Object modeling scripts
- - - -

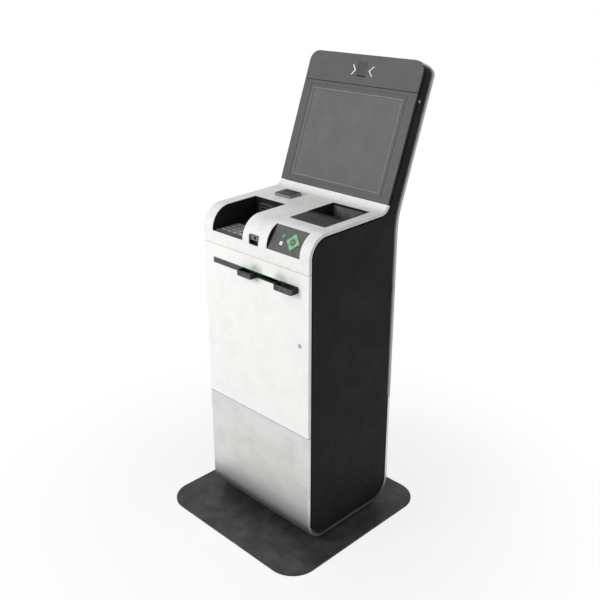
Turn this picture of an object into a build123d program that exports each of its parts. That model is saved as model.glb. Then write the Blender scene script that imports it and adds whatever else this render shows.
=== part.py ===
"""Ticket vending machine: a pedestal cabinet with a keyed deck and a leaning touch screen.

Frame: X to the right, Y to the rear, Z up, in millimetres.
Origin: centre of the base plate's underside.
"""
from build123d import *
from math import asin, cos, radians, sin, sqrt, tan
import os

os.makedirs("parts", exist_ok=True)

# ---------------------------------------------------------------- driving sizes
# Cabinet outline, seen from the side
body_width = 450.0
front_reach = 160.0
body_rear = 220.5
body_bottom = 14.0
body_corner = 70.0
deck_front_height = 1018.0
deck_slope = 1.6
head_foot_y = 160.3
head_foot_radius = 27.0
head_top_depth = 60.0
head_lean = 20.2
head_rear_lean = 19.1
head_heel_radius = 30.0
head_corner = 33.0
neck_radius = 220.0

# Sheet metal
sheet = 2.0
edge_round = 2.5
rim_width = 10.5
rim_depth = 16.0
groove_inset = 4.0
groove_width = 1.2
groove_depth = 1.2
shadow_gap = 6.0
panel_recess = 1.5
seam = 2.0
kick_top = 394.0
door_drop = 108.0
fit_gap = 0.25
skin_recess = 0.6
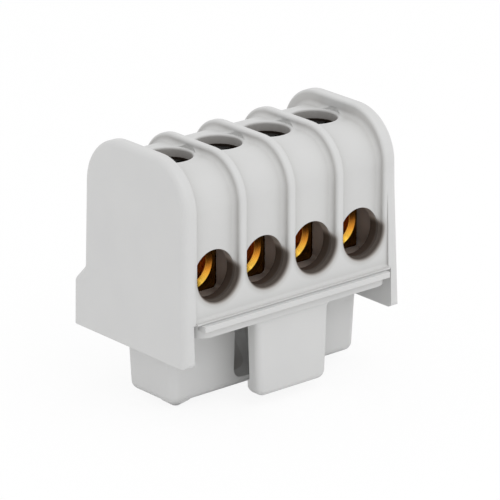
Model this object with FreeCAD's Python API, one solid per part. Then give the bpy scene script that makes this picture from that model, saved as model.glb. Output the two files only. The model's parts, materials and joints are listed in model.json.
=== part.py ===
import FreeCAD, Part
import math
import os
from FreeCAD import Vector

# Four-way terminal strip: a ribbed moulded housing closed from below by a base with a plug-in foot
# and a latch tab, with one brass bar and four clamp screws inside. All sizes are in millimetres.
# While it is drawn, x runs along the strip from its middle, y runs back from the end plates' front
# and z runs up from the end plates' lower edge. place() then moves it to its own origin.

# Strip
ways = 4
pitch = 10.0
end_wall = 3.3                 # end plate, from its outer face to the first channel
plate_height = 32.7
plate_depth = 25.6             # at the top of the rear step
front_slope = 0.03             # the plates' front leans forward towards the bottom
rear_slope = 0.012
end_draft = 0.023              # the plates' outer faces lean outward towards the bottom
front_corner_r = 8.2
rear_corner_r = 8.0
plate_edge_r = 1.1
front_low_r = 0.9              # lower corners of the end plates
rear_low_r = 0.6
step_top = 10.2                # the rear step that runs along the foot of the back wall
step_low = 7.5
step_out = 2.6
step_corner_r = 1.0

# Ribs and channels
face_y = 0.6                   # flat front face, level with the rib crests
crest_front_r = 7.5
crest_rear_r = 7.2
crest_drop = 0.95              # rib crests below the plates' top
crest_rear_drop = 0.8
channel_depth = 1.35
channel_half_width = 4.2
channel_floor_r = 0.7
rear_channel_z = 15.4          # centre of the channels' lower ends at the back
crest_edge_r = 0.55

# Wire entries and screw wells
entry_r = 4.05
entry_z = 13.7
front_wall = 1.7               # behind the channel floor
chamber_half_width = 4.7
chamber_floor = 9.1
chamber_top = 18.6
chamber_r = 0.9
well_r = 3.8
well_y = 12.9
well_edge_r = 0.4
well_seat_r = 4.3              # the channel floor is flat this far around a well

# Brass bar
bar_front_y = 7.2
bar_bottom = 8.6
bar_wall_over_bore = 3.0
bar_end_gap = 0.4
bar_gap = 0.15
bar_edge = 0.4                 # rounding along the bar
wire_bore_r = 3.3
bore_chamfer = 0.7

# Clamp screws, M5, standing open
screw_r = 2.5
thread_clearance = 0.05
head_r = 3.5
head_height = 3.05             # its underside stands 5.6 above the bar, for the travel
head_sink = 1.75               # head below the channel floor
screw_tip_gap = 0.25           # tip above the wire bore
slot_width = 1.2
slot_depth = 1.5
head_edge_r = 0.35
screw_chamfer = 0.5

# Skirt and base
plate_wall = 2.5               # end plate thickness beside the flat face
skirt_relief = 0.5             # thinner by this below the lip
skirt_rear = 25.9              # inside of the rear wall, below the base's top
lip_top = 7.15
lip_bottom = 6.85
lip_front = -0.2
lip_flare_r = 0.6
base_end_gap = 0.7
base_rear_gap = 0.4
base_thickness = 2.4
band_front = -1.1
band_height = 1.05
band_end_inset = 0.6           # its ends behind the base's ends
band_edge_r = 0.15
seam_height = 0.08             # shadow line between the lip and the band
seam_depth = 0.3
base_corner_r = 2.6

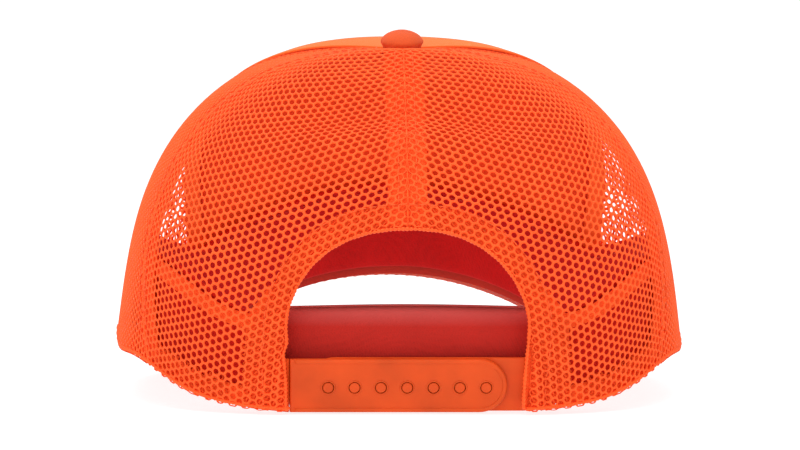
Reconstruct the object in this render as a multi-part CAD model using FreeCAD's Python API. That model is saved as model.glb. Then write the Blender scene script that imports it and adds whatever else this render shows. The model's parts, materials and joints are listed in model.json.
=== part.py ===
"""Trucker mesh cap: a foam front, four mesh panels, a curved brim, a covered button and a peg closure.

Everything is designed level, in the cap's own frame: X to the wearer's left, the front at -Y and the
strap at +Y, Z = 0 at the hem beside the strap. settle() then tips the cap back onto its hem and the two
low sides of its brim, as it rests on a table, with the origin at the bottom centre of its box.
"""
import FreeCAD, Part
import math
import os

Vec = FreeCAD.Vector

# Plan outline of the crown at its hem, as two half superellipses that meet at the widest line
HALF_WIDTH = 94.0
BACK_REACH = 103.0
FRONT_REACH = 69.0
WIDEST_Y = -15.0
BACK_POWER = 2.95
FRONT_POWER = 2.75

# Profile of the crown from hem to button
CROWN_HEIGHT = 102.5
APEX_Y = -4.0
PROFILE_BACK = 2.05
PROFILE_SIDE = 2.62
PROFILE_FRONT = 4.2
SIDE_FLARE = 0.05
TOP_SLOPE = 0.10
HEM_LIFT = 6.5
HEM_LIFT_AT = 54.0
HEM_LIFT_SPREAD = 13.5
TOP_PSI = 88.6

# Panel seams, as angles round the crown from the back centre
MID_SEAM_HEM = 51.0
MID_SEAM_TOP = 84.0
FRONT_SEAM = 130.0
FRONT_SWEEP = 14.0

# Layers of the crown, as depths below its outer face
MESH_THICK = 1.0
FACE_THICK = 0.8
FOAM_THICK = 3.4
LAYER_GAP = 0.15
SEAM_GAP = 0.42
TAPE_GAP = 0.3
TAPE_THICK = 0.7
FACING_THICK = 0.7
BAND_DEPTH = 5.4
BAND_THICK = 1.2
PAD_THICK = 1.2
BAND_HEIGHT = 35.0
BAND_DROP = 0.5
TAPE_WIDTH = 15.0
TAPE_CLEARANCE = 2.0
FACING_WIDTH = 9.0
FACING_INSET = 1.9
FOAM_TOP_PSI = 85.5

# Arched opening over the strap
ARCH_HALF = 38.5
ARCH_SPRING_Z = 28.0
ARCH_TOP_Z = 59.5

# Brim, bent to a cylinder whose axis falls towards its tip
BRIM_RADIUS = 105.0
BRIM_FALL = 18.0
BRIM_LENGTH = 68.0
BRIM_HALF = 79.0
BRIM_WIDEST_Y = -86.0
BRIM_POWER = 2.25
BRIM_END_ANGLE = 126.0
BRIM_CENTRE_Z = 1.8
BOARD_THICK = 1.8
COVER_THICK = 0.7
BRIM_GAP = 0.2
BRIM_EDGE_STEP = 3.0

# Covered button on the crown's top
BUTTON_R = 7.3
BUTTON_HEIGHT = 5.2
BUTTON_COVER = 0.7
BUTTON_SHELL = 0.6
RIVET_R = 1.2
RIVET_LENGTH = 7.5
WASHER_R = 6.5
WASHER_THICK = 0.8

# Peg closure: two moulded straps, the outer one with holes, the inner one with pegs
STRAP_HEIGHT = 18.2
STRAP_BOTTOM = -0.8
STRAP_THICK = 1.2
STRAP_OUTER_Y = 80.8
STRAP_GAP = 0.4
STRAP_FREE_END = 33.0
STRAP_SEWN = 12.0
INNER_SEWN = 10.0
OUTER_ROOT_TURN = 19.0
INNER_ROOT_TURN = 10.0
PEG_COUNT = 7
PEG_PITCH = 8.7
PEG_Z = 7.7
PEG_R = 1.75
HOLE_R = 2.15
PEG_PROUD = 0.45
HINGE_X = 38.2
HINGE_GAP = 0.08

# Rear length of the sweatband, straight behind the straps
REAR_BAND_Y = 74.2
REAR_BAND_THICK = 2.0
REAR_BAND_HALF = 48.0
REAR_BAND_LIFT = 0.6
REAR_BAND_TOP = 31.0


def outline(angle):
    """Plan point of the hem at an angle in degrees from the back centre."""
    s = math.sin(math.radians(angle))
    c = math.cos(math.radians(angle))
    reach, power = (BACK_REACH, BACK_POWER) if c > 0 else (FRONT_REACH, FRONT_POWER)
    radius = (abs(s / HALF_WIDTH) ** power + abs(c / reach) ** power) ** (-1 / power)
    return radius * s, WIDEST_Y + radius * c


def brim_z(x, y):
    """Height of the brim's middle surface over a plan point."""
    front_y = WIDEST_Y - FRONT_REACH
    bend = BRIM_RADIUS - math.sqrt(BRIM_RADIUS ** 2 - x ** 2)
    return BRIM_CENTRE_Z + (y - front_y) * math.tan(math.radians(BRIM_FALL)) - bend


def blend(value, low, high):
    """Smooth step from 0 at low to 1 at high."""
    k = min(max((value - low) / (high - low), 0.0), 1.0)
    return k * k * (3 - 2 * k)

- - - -

## The problem
Retype only what lies between the line bearing "Model this object" and the line bearing "step_corner_r = 1.0", keeping both of those lines.

## Exercise response
Model this object with FreeCAD's Python API, one solid per part. Then give the bpy scene script that makes this picture from that model, saved as model.glb. Output the two files only. The model's parts, materials and joints are listed in model.json.
=== part.py ===
import FreeCAD, Part
import math
import os
from FreeCAD import Vector

# Four-way terminal strip: a ribbed moulded housing closed from below by a base with a plug-in foot
# and a latch tab, with one brass bar and four clamp screws inside. All sizes are in millimetres.
# While it is drawn, x runs along the strip from its middle, y runs back from the end plates' front
# and z runs up from the end plates' lower edge. place() then moves it to its own origin.

# Strip
ways = 4
pitch = 10.0
end_wall = 3.3                 # end plate, from its outer face to the first channel
plate_height = 32.7
plate_depth = 25.6             # at the top of the rear step
front_slope = 0.03             # the plates' front leans forward towards the bottom
rear_slope = 0.012
end_draft = 0.023              # the plates' outer faces lean outward towards the bottom
front_corner_r = 8.2
rear_corner_r = 8.0
plate_edge_r = 1.1
front_low_r = 0.9              # lower corners of the end plates
rear_low_r = 0.6
step_top = 10.2                # the rear step that runs along the foot of the back wall
step_low = 7.5
step_out = 2.6
step_corner_r = 1.0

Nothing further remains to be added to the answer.